Le recueil trouve son style en entremêlant les voix comme il entrecroise les circonstances, poème après poème, de surgissement en surgissement. Impératifs, phrasé nominal, tournures comme proverbiale, ironies cruelles, mais secondes, enracinent la consternation. Qu’on en juge : « tu ne découvriras pas le vrai / Dans le maquis / Ni la paix / Dans la sainte démocratie » ; « Le Pays où la révolte / S’inventa dans le sang / S’est étiolé en nombres / Soumis à l’unité. » ; « La tête inclinée du passant / Que l’on connut hier dressée ». L’anonymisation du tout, et du « pays » lui-même, signale une révolte au surcroît : « Pas de nom / Pour signer sa différence. / On est du nombre. » Si changement il doit y avoir, il se fera par tous.
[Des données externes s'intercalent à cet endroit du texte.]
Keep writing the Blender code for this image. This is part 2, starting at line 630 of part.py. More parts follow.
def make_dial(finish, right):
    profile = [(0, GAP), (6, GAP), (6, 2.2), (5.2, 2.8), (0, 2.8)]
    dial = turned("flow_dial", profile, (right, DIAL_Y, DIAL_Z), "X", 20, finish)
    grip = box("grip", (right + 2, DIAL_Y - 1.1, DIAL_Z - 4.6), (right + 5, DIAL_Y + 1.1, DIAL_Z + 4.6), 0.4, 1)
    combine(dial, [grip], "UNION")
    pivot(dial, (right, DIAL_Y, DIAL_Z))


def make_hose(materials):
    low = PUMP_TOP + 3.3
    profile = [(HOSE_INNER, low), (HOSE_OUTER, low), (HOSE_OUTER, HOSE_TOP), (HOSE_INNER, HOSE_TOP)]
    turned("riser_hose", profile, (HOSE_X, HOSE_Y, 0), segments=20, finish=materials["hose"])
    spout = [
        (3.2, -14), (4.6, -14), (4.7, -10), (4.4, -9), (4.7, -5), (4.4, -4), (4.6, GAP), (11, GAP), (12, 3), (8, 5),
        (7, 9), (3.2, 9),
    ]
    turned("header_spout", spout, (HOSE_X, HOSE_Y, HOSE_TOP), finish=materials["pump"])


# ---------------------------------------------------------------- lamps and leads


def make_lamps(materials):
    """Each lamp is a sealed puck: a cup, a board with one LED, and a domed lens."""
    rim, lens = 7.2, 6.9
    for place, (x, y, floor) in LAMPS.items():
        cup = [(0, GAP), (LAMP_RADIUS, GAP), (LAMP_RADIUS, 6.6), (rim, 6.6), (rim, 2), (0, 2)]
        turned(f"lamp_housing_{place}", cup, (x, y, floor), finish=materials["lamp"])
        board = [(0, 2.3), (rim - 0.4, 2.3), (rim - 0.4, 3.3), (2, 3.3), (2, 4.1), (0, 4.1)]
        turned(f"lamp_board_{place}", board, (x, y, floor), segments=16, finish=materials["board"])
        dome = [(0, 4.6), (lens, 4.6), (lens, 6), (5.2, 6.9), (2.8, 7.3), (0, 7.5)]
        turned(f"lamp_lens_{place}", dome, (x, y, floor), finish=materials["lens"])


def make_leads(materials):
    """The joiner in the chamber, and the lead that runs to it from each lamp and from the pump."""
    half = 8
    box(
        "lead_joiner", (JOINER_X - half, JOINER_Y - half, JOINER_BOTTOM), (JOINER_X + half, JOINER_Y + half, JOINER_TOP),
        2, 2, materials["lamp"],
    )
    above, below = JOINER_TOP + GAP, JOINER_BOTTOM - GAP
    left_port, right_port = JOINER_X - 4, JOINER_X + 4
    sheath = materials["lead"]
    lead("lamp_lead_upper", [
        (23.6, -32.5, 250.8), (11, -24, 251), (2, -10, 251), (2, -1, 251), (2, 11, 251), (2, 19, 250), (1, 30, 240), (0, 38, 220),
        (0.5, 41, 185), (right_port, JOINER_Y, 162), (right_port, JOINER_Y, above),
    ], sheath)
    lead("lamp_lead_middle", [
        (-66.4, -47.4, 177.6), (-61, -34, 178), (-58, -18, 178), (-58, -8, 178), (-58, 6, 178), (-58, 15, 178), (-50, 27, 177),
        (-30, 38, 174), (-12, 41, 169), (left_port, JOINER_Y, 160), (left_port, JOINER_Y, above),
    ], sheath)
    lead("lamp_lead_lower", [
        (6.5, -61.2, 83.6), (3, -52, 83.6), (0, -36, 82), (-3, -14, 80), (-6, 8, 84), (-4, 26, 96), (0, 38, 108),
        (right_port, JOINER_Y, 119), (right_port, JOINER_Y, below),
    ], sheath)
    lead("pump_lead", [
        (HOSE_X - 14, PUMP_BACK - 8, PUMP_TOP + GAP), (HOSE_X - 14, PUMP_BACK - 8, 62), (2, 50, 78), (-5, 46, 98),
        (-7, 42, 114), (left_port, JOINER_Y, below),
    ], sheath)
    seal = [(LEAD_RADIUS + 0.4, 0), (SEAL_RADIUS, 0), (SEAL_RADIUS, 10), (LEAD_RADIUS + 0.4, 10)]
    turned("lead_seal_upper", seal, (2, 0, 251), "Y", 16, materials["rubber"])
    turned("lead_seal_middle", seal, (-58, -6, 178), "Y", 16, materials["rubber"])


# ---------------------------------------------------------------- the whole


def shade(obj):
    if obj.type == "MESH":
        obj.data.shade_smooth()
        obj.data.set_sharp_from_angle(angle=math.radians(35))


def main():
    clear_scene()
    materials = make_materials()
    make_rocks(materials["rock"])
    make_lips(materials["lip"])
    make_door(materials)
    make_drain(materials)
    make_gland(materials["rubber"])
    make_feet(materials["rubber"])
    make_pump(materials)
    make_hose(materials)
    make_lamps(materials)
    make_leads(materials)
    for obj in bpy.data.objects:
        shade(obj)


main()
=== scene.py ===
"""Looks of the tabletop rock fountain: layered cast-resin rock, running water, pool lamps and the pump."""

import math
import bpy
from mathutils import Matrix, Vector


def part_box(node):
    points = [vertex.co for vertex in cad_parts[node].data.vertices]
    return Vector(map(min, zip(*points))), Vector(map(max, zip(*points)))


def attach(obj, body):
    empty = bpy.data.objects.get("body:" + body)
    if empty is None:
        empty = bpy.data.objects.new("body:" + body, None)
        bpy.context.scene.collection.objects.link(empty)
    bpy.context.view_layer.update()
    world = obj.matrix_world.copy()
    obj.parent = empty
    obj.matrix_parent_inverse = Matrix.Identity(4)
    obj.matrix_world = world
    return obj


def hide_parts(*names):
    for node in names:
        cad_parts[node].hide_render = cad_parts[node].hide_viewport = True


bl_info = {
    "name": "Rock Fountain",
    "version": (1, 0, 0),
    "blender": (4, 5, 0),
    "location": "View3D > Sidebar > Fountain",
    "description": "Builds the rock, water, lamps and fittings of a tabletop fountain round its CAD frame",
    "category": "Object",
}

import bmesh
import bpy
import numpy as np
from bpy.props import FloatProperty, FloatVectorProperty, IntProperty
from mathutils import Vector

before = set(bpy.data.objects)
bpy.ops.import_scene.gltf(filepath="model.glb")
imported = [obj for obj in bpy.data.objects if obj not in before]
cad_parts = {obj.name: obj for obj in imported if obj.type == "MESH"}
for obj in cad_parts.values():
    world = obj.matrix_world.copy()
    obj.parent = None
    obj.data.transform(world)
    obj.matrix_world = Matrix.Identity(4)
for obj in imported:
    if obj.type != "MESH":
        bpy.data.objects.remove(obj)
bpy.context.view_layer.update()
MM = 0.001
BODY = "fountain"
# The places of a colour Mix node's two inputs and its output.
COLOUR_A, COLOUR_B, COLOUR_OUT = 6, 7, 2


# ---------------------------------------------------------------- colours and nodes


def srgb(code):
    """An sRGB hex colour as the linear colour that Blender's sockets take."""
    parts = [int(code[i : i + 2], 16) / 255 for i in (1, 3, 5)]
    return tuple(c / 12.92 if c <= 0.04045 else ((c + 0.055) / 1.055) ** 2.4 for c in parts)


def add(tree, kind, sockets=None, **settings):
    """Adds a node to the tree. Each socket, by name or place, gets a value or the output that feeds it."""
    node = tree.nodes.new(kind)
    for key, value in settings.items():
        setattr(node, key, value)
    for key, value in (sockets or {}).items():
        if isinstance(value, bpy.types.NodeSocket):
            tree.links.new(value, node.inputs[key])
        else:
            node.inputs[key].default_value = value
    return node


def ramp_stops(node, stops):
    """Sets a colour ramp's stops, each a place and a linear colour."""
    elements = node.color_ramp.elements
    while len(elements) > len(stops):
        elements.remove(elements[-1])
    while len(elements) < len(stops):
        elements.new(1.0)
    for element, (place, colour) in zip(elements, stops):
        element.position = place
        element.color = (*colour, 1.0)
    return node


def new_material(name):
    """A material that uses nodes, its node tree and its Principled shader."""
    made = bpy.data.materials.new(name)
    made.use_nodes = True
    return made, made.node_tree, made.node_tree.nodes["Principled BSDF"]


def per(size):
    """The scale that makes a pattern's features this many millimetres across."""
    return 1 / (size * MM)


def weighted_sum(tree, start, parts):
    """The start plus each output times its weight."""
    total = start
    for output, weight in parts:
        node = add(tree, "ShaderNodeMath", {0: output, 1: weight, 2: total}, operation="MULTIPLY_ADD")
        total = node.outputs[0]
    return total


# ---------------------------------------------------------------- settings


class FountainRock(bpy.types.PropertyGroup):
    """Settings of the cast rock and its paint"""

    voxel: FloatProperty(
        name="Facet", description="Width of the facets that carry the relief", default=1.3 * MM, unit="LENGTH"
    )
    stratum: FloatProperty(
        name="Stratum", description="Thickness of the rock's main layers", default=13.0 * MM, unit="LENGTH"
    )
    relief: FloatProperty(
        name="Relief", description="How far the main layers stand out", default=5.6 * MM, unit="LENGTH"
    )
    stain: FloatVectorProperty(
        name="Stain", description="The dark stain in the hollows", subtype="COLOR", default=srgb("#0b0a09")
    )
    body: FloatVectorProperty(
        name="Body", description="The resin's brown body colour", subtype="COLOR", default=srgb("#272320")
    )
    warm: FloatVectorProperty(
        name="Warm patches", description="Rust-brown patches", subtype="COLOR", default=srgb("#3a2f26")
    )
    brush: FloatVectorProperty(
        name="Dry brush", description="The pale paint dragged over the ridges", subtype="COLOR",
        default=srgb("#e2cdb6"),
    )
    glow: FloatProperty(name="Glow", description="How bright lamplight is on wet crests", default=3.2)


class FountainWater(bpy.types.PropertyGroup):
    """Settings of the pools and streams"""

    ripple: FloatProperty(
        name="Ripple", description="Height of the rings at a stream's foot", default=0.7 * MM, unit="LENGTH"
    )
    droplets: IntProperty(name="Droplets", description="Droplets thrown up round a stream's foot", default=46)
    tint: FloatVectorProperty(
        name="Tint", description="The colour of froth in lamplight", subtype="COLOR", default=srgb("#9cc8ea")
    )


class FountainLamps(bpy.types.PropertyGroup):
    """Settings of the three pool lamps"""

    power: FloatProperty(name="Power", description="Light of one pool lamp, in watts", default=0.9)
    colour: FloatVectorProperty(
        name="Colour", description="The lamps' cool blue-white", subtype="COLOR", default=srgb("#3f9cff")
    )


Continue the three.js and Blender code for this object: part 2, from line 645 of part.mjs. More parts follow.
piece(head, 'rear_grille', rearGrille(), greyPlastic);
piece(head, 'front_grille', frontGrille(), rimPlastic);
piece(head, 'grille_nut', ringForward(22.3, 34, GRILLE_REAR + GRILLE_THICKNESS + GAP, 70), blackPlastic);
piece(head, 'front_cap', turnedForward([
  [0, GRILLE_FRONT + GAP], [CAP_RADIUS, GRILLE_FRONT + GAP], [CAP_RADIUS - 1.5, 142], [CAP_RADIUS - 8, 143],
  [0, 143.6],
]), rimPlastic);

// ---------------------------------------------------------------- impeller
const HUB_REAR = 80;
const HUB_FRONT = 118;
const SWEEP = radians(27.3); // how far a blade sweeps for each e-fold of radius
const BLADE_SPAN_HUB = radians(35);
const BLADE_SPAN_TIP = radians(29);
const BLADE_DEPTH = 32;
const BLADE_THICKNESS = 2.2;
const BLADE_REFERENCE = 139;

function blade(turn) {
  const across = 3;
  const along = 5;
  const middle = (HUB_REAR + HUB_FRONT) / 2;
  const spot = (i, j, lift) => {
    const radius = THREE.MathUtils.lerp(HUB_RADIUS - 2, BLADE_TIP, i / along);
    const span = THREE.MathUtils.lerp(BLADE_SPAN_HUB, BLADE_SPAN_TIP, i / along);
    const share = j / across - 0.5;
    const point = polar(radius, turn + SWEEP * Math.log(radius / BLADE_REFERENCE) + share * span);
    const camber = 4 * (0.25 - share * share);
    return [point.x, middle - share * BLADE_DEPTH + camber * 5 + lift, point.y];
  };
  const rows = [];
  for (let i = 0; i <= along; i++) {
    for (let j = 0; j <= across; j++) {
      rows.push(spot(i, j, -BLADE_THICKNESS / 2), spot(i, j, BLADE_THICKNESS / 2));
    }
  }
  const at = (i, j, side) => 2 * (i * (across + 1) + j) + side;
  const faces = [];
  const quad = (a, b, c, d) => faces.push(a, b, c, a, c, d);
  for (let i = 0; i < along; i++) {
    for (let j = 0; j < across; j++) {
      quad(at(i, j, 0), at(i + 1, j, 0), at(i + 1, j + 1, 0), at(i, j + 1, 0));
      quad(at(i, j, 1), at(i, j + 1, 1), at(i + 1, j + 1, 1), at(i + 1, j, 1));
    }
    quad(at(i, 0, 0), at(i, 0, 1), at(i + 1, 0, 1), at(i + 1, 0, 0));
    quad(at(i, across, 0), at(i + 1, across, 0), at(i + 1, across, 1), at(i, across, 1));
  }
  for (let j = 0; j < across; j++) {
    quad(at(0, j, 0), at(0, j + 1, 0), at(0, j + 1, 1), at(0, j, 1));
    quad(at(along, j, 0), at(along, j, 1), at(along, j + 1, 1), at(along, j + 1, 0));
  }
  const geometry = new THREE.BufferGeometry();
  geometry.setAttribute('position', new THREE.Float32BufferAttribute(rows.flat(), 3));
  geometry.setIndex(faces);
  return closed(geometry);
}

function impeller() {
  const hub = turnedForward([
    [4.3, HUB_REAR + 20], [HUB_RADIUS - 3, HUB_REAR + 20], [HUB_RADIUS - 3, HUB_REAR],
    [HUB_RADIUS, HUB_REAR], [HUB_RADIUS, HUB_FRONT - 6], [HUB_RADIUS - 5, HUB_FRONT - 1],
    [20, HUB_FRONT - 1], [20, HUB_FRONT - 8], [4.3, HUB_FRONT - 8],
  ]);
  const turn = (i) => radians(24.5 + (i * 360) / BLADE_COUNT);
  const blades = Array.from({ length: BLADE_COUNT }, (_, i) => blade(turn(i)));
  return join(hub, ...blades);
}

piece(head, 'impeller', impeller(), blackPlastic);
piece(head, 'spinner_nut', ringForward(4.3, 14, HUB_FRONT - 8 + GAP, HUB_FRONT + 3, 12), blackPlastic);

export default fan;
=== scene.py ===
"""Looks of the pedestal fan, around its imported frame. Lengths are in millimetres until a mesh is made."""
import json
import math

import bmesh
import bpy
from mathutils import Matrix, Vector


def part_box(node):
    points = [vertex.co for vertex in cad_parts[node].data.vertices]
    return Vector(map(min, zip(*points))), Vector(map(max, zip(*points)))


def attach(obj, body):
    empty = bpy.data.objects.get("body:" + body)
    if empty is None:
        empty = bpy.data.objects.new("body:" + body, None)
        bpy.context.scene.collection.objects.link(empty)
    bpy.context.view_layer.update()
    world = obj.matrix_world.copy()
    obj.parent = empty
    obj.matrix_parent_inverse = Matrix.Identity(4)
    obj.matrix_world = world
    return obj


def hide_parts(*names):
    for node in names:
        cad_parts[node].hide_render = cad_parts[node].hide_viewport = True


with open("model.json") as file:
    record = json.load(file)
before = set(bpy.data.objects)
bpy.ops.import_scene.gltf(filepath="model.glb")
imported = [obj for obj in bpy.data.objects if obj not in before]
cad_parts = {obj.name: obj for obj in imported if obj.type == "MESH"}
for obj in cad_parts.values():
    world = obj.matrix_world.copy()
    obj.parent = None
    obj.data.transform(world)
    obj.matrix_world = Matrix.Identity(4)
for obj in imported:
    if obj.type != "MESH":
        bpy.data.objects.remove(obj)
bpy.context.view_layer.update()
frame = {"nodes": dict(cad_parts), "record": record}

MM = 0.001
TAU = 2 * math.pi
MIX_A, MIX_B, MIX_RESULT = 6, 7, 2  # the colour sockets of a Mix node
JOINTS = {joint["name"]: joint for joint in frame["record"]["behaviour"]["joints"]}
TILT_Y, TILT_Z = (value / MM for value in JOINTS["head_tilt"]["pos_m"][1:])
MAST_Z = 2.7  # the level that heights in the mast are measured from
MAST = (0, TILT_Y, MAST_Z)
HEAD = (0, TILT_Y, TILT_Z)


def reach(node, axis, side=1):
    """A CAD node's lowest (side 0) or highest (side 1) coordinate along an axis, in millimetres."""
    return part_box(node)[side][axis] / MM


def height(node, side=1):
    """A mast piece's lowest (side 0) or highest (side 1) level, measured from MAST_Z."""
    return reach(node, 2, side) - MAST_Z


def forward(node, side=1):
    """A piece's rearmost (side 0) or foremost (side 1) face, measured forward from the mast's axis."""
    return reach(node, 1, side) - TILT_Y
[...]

Le lyrisme trouve alors une cohérence dans un refus médité et méditatif. La violence ne l’effleure jamais. C’est que le désir le travaille davantage : « De quoi rêve-t-il ? / De l’apparition d’une communauté ? / D’un être de haute vertu ? » L’accent est mis sur l’utopie d’un vivre-ensemble ardemment rêvé depuis un « berceau d’inquiétude. »
Cas plutôt rare, Marc Blanchet s’abandonne à une poésie civique, éthique, genre peu fréquenté, renouvelé, si loin du nationalisme délétère que l’après-guerre nous avait parfois proposé.
Le style lapidaire du recueil devient alors la mesure appropriée d’une déchirante intensité. Qui ne peut manquer de nous toucher tout en nous donnant à penser. Au sein du genre et bien au-delà.
Philippe Di Meo

Marc Blanchet, Le Pays, La Lettre volée, 69 p., 15€
1. Rappelons, à titre indicatif, dans une bibliographie particulièrement étoffée : Marc Blanchet, Souffles de Beckett, La Lettre volée, 2018 ; Marc Blanchet, Valses et enterrements, La Lettre volée, 2018 ; Marc Blanchet, Gérard Titus-Carmel, Plan de coupe, Artgo, 2021.